The panel's opinion, however, extends Grutter in three ways. First, it adopts a new "serious good faith consideration" standard of review, watering down Grutter's reliance on strict narrow tailoring. Second, it authorizes the University's race-conscious admissions program although a race-neutral state law (the Top Ten Percent Law) had already fostered increased campus racial diversity. 

Finally, the panel appears to countenance an unachievable and unrealistic goal of racial diversity at the classroom level to support the University's race-conscious policy. This decision in effect gives a green light to all public higher education institutions in this circuit, and perhaps beyond, to administer racially conscious admissions programs without following the narrow tailoring that Grutter requires.

A limited ruling in Fisher, which strikes down UT's policy while keeping alive the rationale and formula endorsed by the majority in Grutter, would likely be seen as a victory of sorts for the tens of millions of Americans who are in favor of affirmative action in academia. But at the same time, such a ruling would likely be seen as a major disappointment to the tens of millions of Americans who believe that the time has come for higher education in America to do away with such policies in all their forms.

Why would the anti-"quota" crowd be disappointed with a ruling that strikes down UT's race-based admissions policy? Because there are signs here that point to the possibility of a more sweeping pronouncement from the court's conservatives, one that would gut both the Texas policy and the court's precedent in Grutter. It's all about the math. First, Justice O'Connor is gone from the court, replaced by the far more conservative Justice Samuel Alito, who already has expressed hostility to race-based policies.

Moreover, Justice Elena Kagan has recused herself from Fisher, meaning that only eight justices will determine the case. This means, in turn, that Justice Anthony Kennedy would have to change his mind, and substantially so, to save both UT's admissions policy and the court's precedent in Gutter. Justice Kennedy dissented in the Michigan case and his skepticism toward the sorts of admissions policies in play in Fisher practically drips from his writing. Here is just a part of what Justice Kennedy wrote in the Michigan case:

To be constitutional, a university's compelling interest in a diverse student body must be achieved by a system where individual assessment is safeguarded through the entire process. There is no constitutional objection to the goal of considering race as one modest factor among many others to achieve diversity, but an educational institution must ensure, through sufficient procedures, that each applicant receives individual consideration and that race does not become a predominant factor in the admissions decision making. The Law School failed to comply with this requirement, and by no means has it carried its burden to show otherwise by the test of strict scrutiny.

It's conceivable, I suppose, that Justice Kennedy could do an about-face and declare that he is willing to save affirmative action in higher education out of precedential respect for Grutter. But don't bet your Kennedy Bobblehead Doll on it. The much smarter action presumes that Justice Kennedy is going to see in the UT case what he saw in the Michigan case -- and, for that matter, what he also saw when he wrote the majority opinion in Ricci v. DeStefano, which struck down New Haven's firefighter employment policy because it was race-based.

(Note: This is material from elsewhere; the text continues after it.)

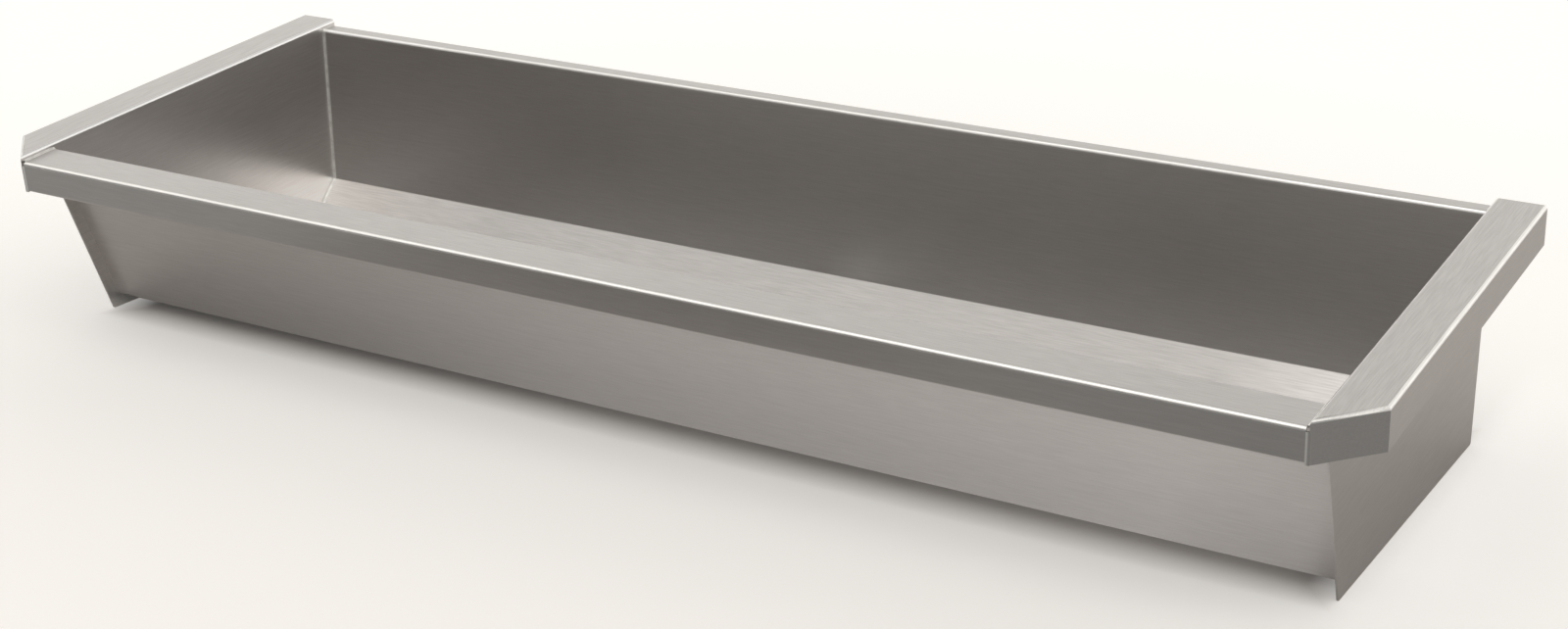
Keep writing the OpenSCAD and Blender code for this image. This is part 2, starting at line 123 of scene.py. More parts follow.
def scaleColor(tree, color, share):
    node = addNode(tree, "ShaderNodeVectorMath", operation="SCALE")
    feed(tree, color, node.inputs[0])
    feed(tree, share, node.inputs["Scale"])
    return node.outputs["Vector"]


def addRamp(tree, value, stops):
    # grey levels at their places, both from 0 to 1
    node = addNode(tree, "ShaderNodeValToRGB")
    elements = node.color_ramp.elements
    while len(elements) < len(stops):
        elements.new(0.5)  # moved to its place below
    for element, (place, level) in zip(elements, stops):
        element.position = place
        element.color = (level, level, level, 1)
    feed(tree, value, node.inputs["Fac"])
    return node.outputs["Color"]


def objectPlace(tree):
    # the point on the piece, and its x, y and z
    coordinates = addNode(tree, "ShaderNodeTexCoord")
    split = addNode(tree, "ShaderNodeSeparateXYZ")
    link(tree, coordinates, "Object", split, "Vector")
    return coordinates.outputs["Object"], split.outputs


def objectNoise(tree, perMetre, detail):
    # perMetre is one number, or one for each axis
    coordinates = addNode(tree, "ShaderNodeTexCoord")
    mapping = addNode(tree, "ShaderNodeMapping")
    if isinstance(perMetre, float):
        perMetre = (perMetre, perMetre, perMetre)
    mapping.inputs["Scale"].default_value = perMetre
    noise = addNode(tree, "ShaderNodeTexNoise")
    noise.inputs["Scale"].default_value = 1.0
    noise.inputs["Detail"].default_value = detail
    link(tree, coordinates, "Object", mapping, "Vector")
    link(tree, mapping, "Vector", noise, "Vector")
    return noise.outputs["Fac"]


def addBump(tree, height, distance, before=None):
    bump = addNode(tree, "ShaderNodeBump")
    bump.inputs["Strength"].default_value = 1.0
    bump.inputs["Distance"].default_value = distance
    tree.links.new(height, bump.inputs["Height"])
    if before:
        tree.links.new(before, bump.inputs["Normal"])
    return bump.outputs["Normal"]


def newMaterial(name):
    material = bpy.data.materials.new(name)
    material.use_nodes = True
    tree = material.node_tree
    shader = tree.nodes["Principled BSDF"]
    return material, tree, shader


def newMetal(name):
    material, tree, shader = newMaterial(name)
    shader.inputs["Metallic"].default_value = 1
    return material, tree, shader


def giveMaterial(obj, material):
    obj.data.materials.clear()
    obj.data.materials.append(material)


# sky, with one side behind the trough and one in front of it

sky = {
    "color": (1.0, 0.978, 0.935, 1),
    "seen": (0.992, 1.0, 0.955, 1),  # by the camera, at a strength of 1
    "sides": (-0.1, 0.3),  # y of the direction, from all front to all back
    "heights": (0.0, 0.1, 0.22, 0.4, 0.65, 0.82, 0.93, 1.0),  # sine of the elevation
    "back": (1.1, 1.15, 1.14, 1.00, 0.75, 0.30, 0.20, 0.25),  # strength at each height
    "front": (0.03, 0.03, 0.05, 0.35, 1.40, 1.10, 1.95, 1.1),
    "most": 2.5,  # strength that white stands for in the ramps
}


def skyRamp(tree, height, side):
    stops = [(at, level / sky["most"]) for at, level in zip(sky["heights"], sky[side])]
    return addRamp(tree, height, stops)


def addWorld():
    world = bpy.data.worlds.new("studioWhite")
    bpy.context.scene.world = world
    world.use_nodes = True
    tree = world.node_tree
    background = tree.nodes["Background"]
    direction = addNode(tree, "ShaderNodeSeparateXYZ")
    link(tree, addNode(tree, "ShaderNodeTexCoord"), "Generated", direction, "Vector")
    height = direction.outputs["Z"]
    share = spread(tree, direction.outputs["Y"], *sky["sides"])
    level = mix(tree, share, skyRamp(tree, height, "front"), skyRamp(tree, height, "back"))
    strength = multiply(tree, level, sky["most"])
    seen = addNode(tree, "ShaderNodeLightPath").outputs["Is Camera Ray"]
    tree.links.new(mix(tree, seen, strength, 1.0, "FLOAT"), background.inputs["Strength"])
    tree.links.new(mix(tree, seen, sky["color"], sky["seen"]), background.inputs["Color"])


# lamp overhead

softboxes = {
    "overhead": {"place": (0.0, -0.1, 2.4), "aim": (0, -0.2, 0), "size": (4.2, 3.0), "power": 1},
}


def pointAt(obj, target):
    direction = Vector(target) - obj.location
    obj.rotation_euler = direction.to_track_quat("-Z", "Y").to_euler()


def addSoftboxes():
    for name, box in softboxes.items():
        data = bpy.data.lights.new(name, "AREA")
        data.shape = "RECTANGLE"
        data.size, data.size_y = box["size"]
        data.energy = box["power"]
        lamp = bpy.data.objects.new(name, data)
        lamp.location = box["place"]
        bpy.context.scene.collection.objects.link(lamp)
        pointAt(lamp, box["aim"])
        lamp.visible_camera = False


# floor, tilted under the trough, which lies back on the bottom edges of its end plates

floorShape = {
    "tilt": 5.1,  # degrees
    "level": -0.0948,  # height and place of the floor's middle, under the plates' front ends
    "from": -0.3235,
    "size": 14.0,
}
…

The University of Texas -- and affirmative action advocates everywhere -- desperately need Justice Kennedy's vote to achieve a 4-4 tie at the Supreme Court in the Fisher case, a result that would keep in place the 5th Circuit ruling that upheld the UT admissions policy. But there is no logical reason to think the justice, or any of his conservative colleagues for that matter, are going to be willing to save the Texas policy or to be particularly loyal to Justice O'Connor's conclusions in Grutter

This isn't the O'Connor Court anymore. It's the Kennedy Court. And he's shown himself to be no friend to these sorts of admission policies. So 50 years or so after black students couldn't get admitted to Southern universities because of the color of their skin, the Supreme Court is poised to end, or at least dramatically limit, affirmative action in higher education. The only real question between now and next winter, when Fisher likely will be decided, is how far the Court's conservatives are willing to go.